There are cringe-inducing things like running all broad match, no day parting, no copy testing, etc. I see those ALL of the time. But I still feel like, ultimately, the education piece is the biggest pitfall, whether it’s on the part of the agency managing accounts without the proper knowledge, or the client themselves. And that isn’t casting blame—there isn’t a lot of solid PPC training out there, so when you try and teach it to yourself you have to do the best you can.
This is a large part of why I’m a fan of account audits, whether they choose to have me manage it or not. It gives them perspective on what I see, and what I’d recommend, without any triggers being pulled. It fills in education gaps to give the “why” part. It’s a blueprint and a game plan they can wrap their head around and get comfortable with, and it makes the implementation part way less stressful if a client is change-averse.
Q. If you could wave your hand and make one element of PPC disappear, what would it be? (This could be a thought process, common misconception, etc.)
A. That Google is free and there to help you. That probably sounds harsh, but I really wish people would remember that Google is making money off them in PPC. They need to stop being willing to believe everything their rep tells them. It’s SO tempting to, because PPC is intimidating, and having someone tell you what to do feels like a good start. But not when it’s the person earning the money off you! That’s like going to a car dealer and letting them pick the car and the price for you.

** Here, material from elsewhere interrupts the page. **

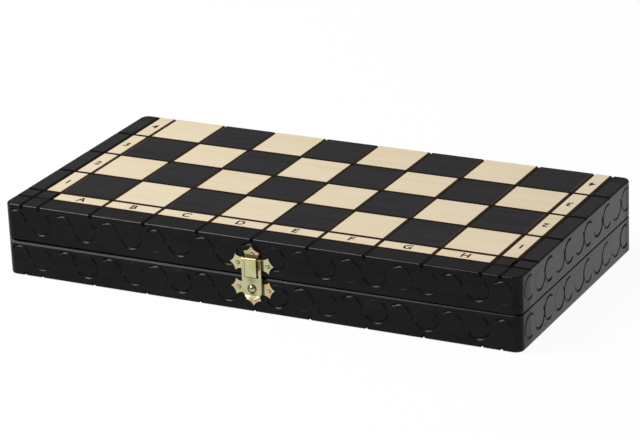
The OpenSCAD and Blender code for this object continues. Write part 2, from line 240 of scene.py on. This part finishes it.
def from_lines(paint):
    """Distances to the nearest V groove of the board, and to the nearest one along X."""
    x, y, _ = paint.split(paint.place)
    files = paint.math("PINGPONG", x, square / 2)
    ranks = paint.math("PINGPONG", paint.minus(y, rank_y), square / 2)
    at_rear = paint.math("GREATER_THAN", y, rank_y + (RANKS - 0.5) * square)
    ends = paint.size(paint.minus(paint.size(x), strip_x))
    edge = paint.size(paint.minus(y, strip_y))
    along_x = paint.least(paint.plus(ranks, at_rear), edge)
    return paint.least(along_x, paint.least(files, ends)), along_x


def board_cell(paint):
    """A random value and a random shift for each square of the board."""
    shifted = paint.vector("ADD", paint.place, (half_board, -rank_y, 0.0))
    counted = paint.vector("FLOOR", paint.vector("DIVIDE", shifted, (square, square, CELL_Z)))
    value = paint.add("TexWhiteNoise", {"Vector": counted}, "Value")
    return value, paint.add("TexWhiteNoise", {"Vector": counted}, "Color")


# ---- wood --------------------------------------------------------------------------

WOOD_ALONG = {"front": "X", "rear": "X", "left": "Y", "right": "Y"}
STAIN = (0.0035, 0.0035, 0.004), (0.008, 0.0075, 0.008)
# A darker tone for the inside of the carved rings.
DARKER_IN_GOUGES = (0.0015, 0.0015, 0.0015), (0.004, 0.004, 0.0035)
STAIN_ON_PANEL = (0.006, 0.006, 0.0065), (0.013, 0.0125, 0.013)
STAIN_ON_RIMS = (0.02, 0.018, 0.018)
WORN, WORN_SHARE = (0.09, 0.075, 0.06), 0.4
CHARRED = (0.004, 0.003, 0.003)
SCORCHED = (0.080, 0.052, 0.037), (0.150, 0.096, 0.068)
# Char in the grooves along X, painted much darker than the rest as shade.
SCORCHED_SHADED_ALONG_X = (0.014, 0.009, 0.006), (0.028, 0.018, 0.012)
BIRCH, BROWN_BIRCH = ((0.70, 0.53, 0.34), (0.60, 0.43, 0.26)), (0.66, 0.48, 0.29)

# Where each finish starts and ends, as distances from the board's face or from a groove.
RUB_REACH, RUBBED_LEVEL = 1.5 * MM, 0.23
NOTCH_FLOOR = 3.0 * MM, 2.2 * MM
NOTCH_WALLS = 1.2 * MM, 1.4 * MM
NOTCH_ENDS = 1.2 * MM, 2.4 * MM
RIM_STAIN, RIM_RAGGED = (0.3 * MM, 1.1 * MM), 1.6 * MM
SCORCH, SCORCH_RAGGED = (1.0 * MM, 1.3 * MM), 0.5 * MM
# Reach of the painted shade in the grooves along X.
SCORCH_ALONG = 1.3 * MM, 2.0 * MM


def charred_notches(paint, along):
    """1 where the V grooves of the board run out over the edges of a wall."""
    floor, rim = (parting_z - depth for depth in NOTCH_FLOOR)
    near_board = paint.fade(from_parting(paint), floor, rim)
    in_groove = paint.within(from_lines(paint)[0], *NOTCH_WALLS)
    if along == "X":
        inwards = paint.minus(-front_y, paint.size(paint.split(paint.place)[1]))
        shown = paint.within(inwards, *NOTCH_ENDS)
    else:
        sideways = paint.size(paint.split(paint.normal)[0])
        shown = paint.within(sideways, 0.5, 0.9)
    return paint.times(paint.times(near_board, in_groove), shown)


def stained_wood(name, along, level):
    """Black stain over solid wood, polished along its outer edges and charred in the notches."""
    paint = Paint(name)
    grain = paint.grain(along)
    shade = paint.plus(paint.times(grain, 0.6), paint.times(paint.noise(35.0), 0.4))
    outer = paint.math("GREATER_THAN", from_parting(paint), parting_z - RUB_REACH)
    rubbed = paint.times(paint.tilted(), outer)
    specks = paint.fade(paint.noise(420.0, detail=4.0, rough=0.7), 0.6, 0.72)
    worn = paint.times(paint.times(rubbed, specks), WORN_SHARE)
    black = paint.mix(worn, paint.mix(paint.fade(shade, 0.3, 0.7), *STAIN), WORN)
    charred = charred_notches(paint, along)
    paint.set(Base_Color=paint.mix(charred, black, CHARRED))
    patchy = paint.fade(paint.noise(190.0), 0.35, 0.6, 0.45, 1.0)
    gloss = paint.between(paint.times(rubbed, patchy), level, RUBBED_LEVEL)
    paint.dull_where(charred, gloss, paint.fade(shade, 0.2, 0.8, 0.27, 0.19))
    fine = paint.noise(900.0, detail=2.0)
    paint.bump(paint.plus(grain, paint.times(fine, 0.35)), 0.35, 0.15 * MM)
    return paint.material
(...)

So frequently I hear “Well, my AdWords rep told me to…” That’s not a good reason to do something, in many cases. They have quotas and they want you to spend money. While they understand the AdWords product, they’re not your advocate—they are Google’s. It’s easy to forget that because it doesn’t feel like you’re paying for their service since you don’t get billed or invoiced for the service portion of having a rep. You just pay for clicks, and it keeps the two separate in a lot of peoples’ minds.